Of course, insider activity is only one of several criteria gurus use to predict the
market's direction, and it's generally better for tracking individual stocks than
the market as a whole. Richard Barone, chairman of Cleveland-based Maxus
Investment Group, says that insiders are essentially value players. "For mid- to
large caps especially, when you see selling it means they don't see any more
value there."

Though Barone adds he isn't about to start dumping shares just because insiders
are pulling back a bit, he believes it is definitely a negative indicator. "It's not
necessarily a reason to sell, but it is an indication of overvaluation," he explains.
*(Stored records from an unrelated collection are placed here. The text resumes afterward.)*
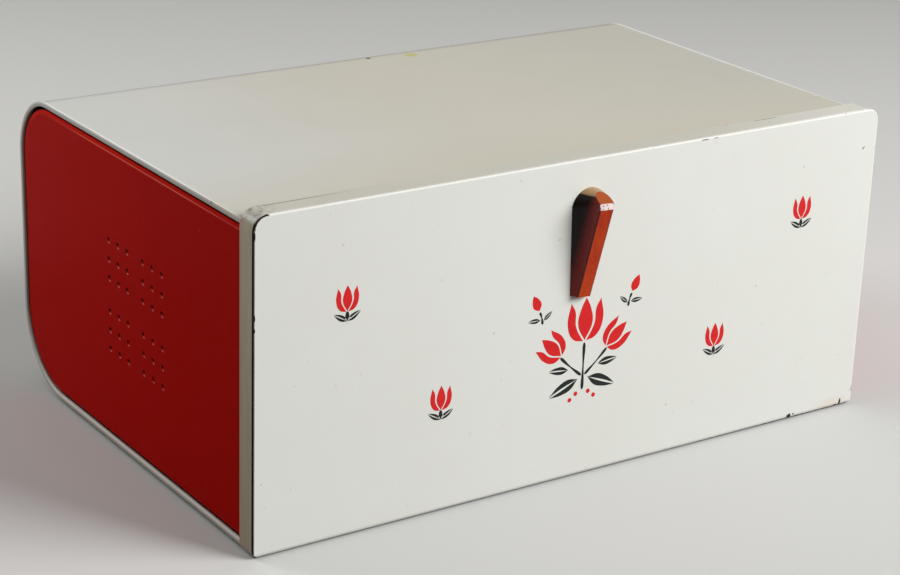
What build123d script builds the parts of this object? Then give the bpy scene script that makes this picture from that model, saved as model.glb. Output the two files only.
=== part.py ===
from build123d import *
import math
import os

os.makedirs("parts", exist_ok=True)

# Frame: millimetres, X to the right of the door, Y to the back, Z up, origin on the
# table under the middle of the whole bread box.  The door faces -Y.

# sheet and clearances
sheet = 0.6
frame_sheet = 0.8
door_sheet = 0.8
moving_gap = 0.4
pin_play = 0.05

# driving sizes
half_width = 203.0
frame_height = 183.2
case_depth = 275.75
face_y = -130.55

# sheet wrap: top, back and bottom in one bend
wrap_step = 5.4
wrap_top = frame_height - wrap_step
wrap_bottom = 3.0
wrap_rear = face_y + case_depth
wrap_radius_top = 36.5
wrap_radius_bottom = 46.0

# rolled seam at both ends of the wrap, a flattened roll with soft corners
seam_sides = 10
seam_softness = 0.6
seam_thickness = 1.75
seam_reach = 2.9
seam_proud = 0.4
seam_setback = 0.45
seam_inset = seam_reach / 2 - seam_proud
seam_x = half_width - seam_setback - seam_thickness / 2

# pressed feet in the bottom sheet
foot_sides = 12
foot_side_inset = 53.0
foot_x = half_width - foot_side_inset
foot_front = 58.0
foot_back = 68.0
foot_rows = (face_y + foot_front, wrap_rear - foot_back)
foot_top_radius = 13.0
foot_tip_radius = 9.0

# front frame
frame_depth = 12.6
frame_corner_top = 8.5
frame_corner_bottom = 4.5
frame_rear_round = 2.8

# door skin and its stand-off from the frame
door_gap = 1.1
skin_margin = 0.2
skin_back = face_y + door_sheet
frame_front = skin_back + door_gap
frame_rear = frame_front + frame_depth
skin_half = half_width - skin_margin
skin_top = frame_height - skin_margin
skin_corner = 7.0
skin_edge_round = 0.6
top_lip_half = skin_half - skin_corner
top_lip_reach = door_gap - moving_gap

# opening in the front frame
side_border = 11.0
bottom_border = 10.0
top_border = 12.2
opening_half = half_width - side_border
opening_low = bottom_border
opening_high = frame_height - top_border
opening_corner = 8.0

# hinge along the bottom edge of the door
tube_radius = 2.35
tube_bore = 1.55
pin_radius = tube_bore - pin_play
curl_radius = tube_radius + door_sheet
curl_ground_gap = 0.25
hinge_y = face_y + curl_radius
hinge_z = curl_ground_gap + curl_radius
lug_thickness = 0.8
lug_x = half_width - frame_sheet - lug_thickness
curl_half = lug_x - moving_gap
tube_inset = 0.2
tube_half = curl_half - tube_inset
curl_open_angle = 80.0
curl_cut_reach = 3 * curl_radius
ear_drop = 1.2
ear_corner = 0.9
pin_length = 9.0
lug_nose = tube_radius - moving_gap
lug_sides = 16
lug_high = 18.0
lug_setback = 4.0
lug_rear = frame_rear - lug_setback
rebate_rear = hinge_y + curl_radius + moving_gap
rebate_high = hinge_z + curl_radius + moving_gap
corner_relief_high = 2.1
corner_relief_rear = hinge_y + lug_nose + moving_gap

# end panels: a raised pad beside a deep groove, with a slightly higher field on it
panel_depth = 4.4
panel_x = half_width - panel_depth
pad_inset = 4.0
pad_front_inset = 1.0
pad_rise = 2.7
pad_taper = 8.0
field_inset = 6.1
field_front_inset = 2.2
field_rise = 0.5
field_taper = 55.0
flange_reach = 5.2
flange_low = 24.0
flange_top_margin = 33.0
flange_high = frame_height - flange_top_margin

# vent holes: four groups of three by three, cut as hexagons
vent_radius = 1.0
vent_sides = 6
vent_pitch = 11.0
vent_group_pitch = 40.2
vent_row_pitch = 41.2
vent_from_face = 131.6
vent_centre_y = face_y + vent_from_face
vent_centre_z = 89.8

# rivets, faceted to stay light
rivet_sides = 8
rivet_radius = 1.5
rivet_head_radius = 2.3
rivet_head_height = 0.9
rivet_head_bevel = 0.55
frame_rivet_inset = 7.8
frame_rivet_x = half_width - frame_rivet_inset
frame_rivet_edge = 16.0
frame_rivet_low = flange_low + frame_rivet_edge
frame_rivet_high = flange_high - frame_rivet_edge
frame_rivet_rows = (frame_rivet_low, (frame_rivet_low + frame_rivet_high) / 2, frame_rivet_high)
frame_rivet_spots = [(side * frame_rivet_x, z) for side in (-1, 1) for z in frame_rivet_rows]

# door liner pan
liner_gap = 1.0
liner_depth = 8.7
liner_flange = 6.0
liner_corner = opening_corner - liner_gap
liner_edge_bevel = sheet
liner_field_inset = 22.0
liner_field_rise = 1.2
liner_field_taper = 40.0
liner_hole_radius = 7.0
liner_half = opening_half - liner_gap
liner_low = opening_low + liner_gap
liner_high = opening_high - liner_gap

# catch under the header
catch_seat = frame_rear - frame_sheet
catch_half = 12.0
catch_sheet = 0.5
catch_foot = 0.9
catch_low = opening_high + catch_foot
catch_reach_up = 10.0
catch_high = opening_high + catch_reach_up
catch_rivet_x = 7.0
catch_rivet_lift = 3.75
catch_rivet_z = opening_high + catch_rivet_lift
catch_rivet_spots = ((-catch_rivet_x, catch_rivet_z), (catch_rivet_x, catch_rivet_z))
catch_bump_lead = 7.6
catch_bump_y = face_y + catch_bump_lead
catch_bump_low = opening_high - pin_play
catch_tip_lead = 4.4
catch_tip_y = face_y + catch_tip_lead
catch_tip_lift = 2.2
catch_tip_z = opening_high + catch_tip_lift
strike_half = 11.0
strike_thickness = 0.45
strike_front = 2.8
strike_length = 6.0
strike_middle_y = face_y + strike_front + strike_length / 2

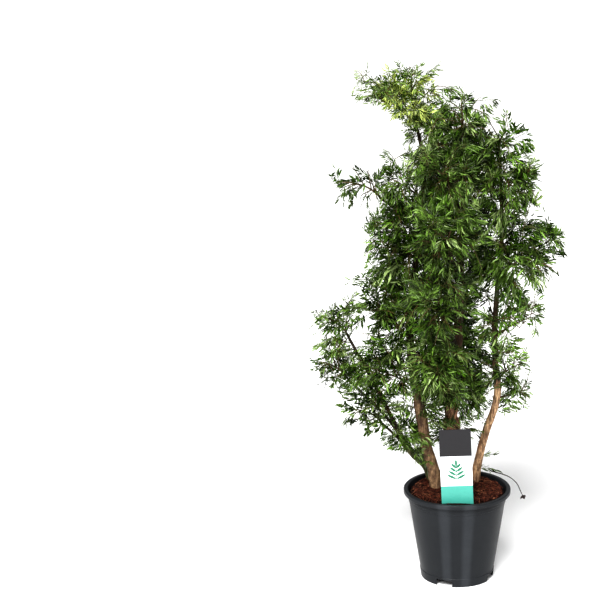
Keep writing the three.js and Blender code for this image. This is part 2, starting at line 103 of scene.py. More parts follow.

George Muzea, who runs the Muzea Insider Consulting Services out of Reno,
Nevada, also has some qualms of late. Though he calls himself "officially still
bullish," he, too, has noticed that the buy/sell ratio "has weakened a bit recently
as insiders sell into the market's strength." Muzea and the others will be
watching closely to see if the selling persisted into the latter part of March
when the market hit all-time highs. "The March data will be the most important
of the year," he says.

Which sectors could be hit hardest in a correction? Based on net insider sales
alone, medical suppliers and the hospital and health care industries are most
vulnerable, along with computer hardware retailers and companies in the basic
industries. On the other hand, real estate investment trusts, banks and financial
services companies and semiconductor manufacturers are continuing to show
strong levels of buying by corporate officials, according to several data services
that follow insider trading.

Some of the stocks that CDA/Investnet has identified as having potentially
significant insider selling in recent weeks include Lucent Technologies, Mattel,
Phycor, American Home Products, Netscape Communications and BMC
Software. Meanwhile, insiders are buying at Kansas City Power & Light,
American International Group and Union Texas Petroleum Holdings.

Gabele and others point out that with so many complex stock options plans and
limited "windows" to exercise them, insider activity isn't as pure a barometer of
sentiment as it used to be. And investors should be wary about latching on to
yet another sign of a market top that so far has just refused to happen.

But corporate executives -- the people who know their businesses best -- have
begun to take some of their chips off the table and bank some of the huge
profits they've made from their stocks' historic run.

Should other investors begin to do the same?



To: Bald Man from Mars who wrote (6019)4/2/1998 11:37:00 PM
From: Roger A. Babb  Read Replies (2) | Respond to of 18691
 
BM, yhoo price is totally unrelated to any earnings reports, just being bid up on greater fool theory.